A Boy Gets Shot in Texas and His Mother Uses WebMD Instead Of Taking Him to the ER

Impact

A Texas 14-year-old was shot in his home Tuesday evening by a family friend playing with a gun. The bullet wound, which was in his upper thigh, appeared fairly serious. The teen could not get up for several minutes after the shooting. Luckily, the teen’s mother was present and she got him to the hospital for treatment — seven hours after he was shot.

Why didn’t she call an ambulance immediately? She Googled “how to treat gunshot wounds” and went to self-diagnosis website WebMD rather than the emergency room to treat her son. As a result, she may now face felony charges for injury to a child by omission.

The entire incident was caught on an in-home surveillance tape. The family friend, Jesse Pete Rodriguez, 24, traced the 14-year-old’s movements with his gun and finally pulled the trigger. Rodriguez is being charged with injury to a child with the intent to cause serious bodily harm.

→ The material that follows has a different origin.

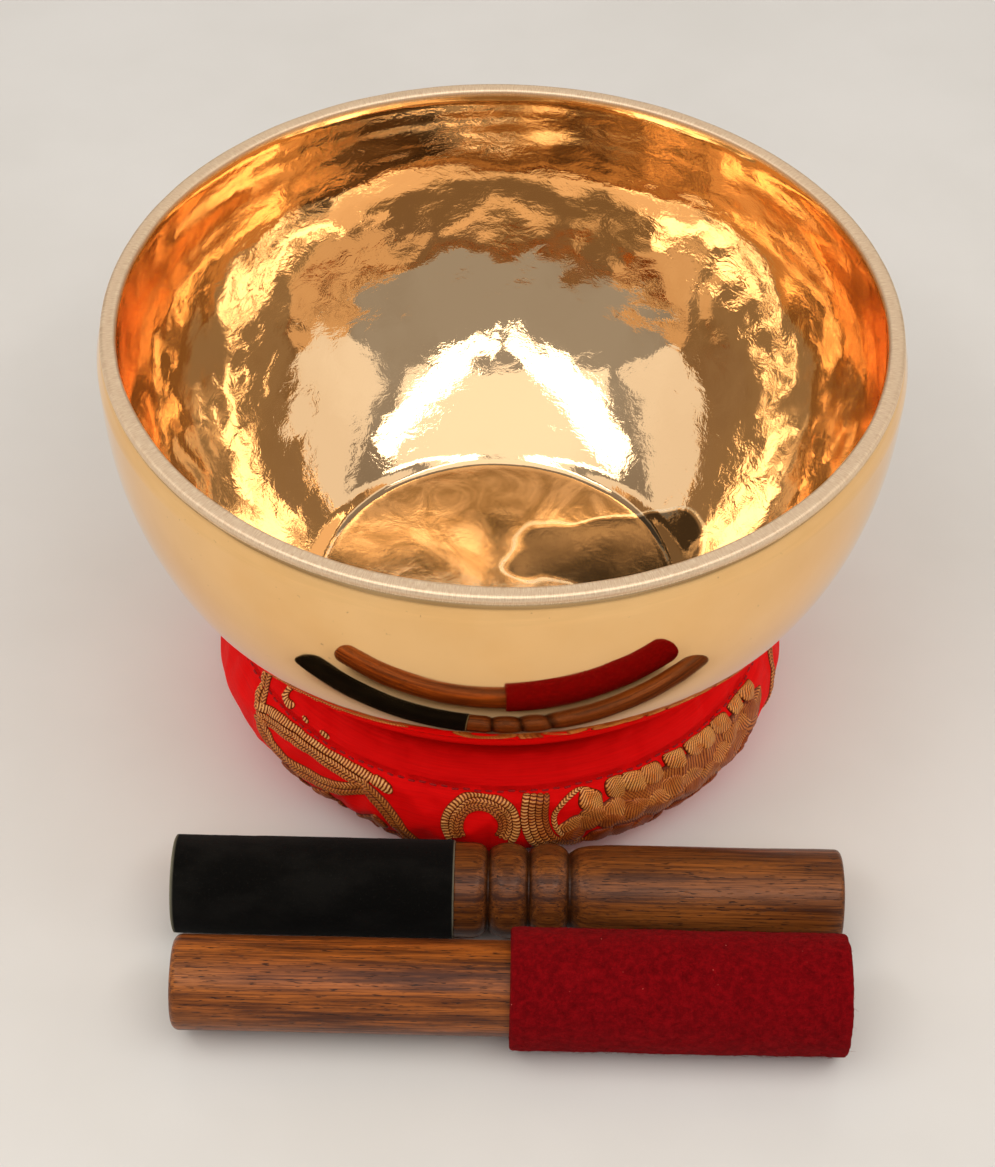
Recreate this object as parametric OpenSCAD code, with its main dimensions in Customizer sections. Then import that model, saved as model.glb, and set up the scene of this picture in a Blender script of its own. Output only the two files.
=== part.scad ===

WebMD’s popularity has perhaps (as this story demonstrates) grown too great. Amid rising emergency room costs, many Americans seek to cut corners by self-diagnosing rather than visiting a doctor or urgent care center. While this practice may save money, it is foolish to assume that a website can have the same ability to advise and treat a patient as a doctor, who has completed medical school, an internship, and residency — and perhaps most important, has human intuition.

In this particular case, that the mother failed to recognize the emergency of her son’s injuries is inexcusable and negligent. But those who search WebMD for other medical issues may unknowingly receive medical advice that could prove even more detrimental to their health. Legal liability prevents WebMD from telling a site visitor absolutely that he or she does not have depression, for example, and so its self-diagnostic quiz tells even the happiest of respondents that they “may be at major risk for depression.”

In an ideal world, people would recognize that WebMD should be used only as a jumping-off point before seeking regular medical treatment, or perhaps for a patient who has been diagnosed by a doctor to better understand his or her ailment. But so long as people continue to use WebMD to supplant hospital visits — even emergency-room ones — the website’s potential dangers are a serious cause for concern.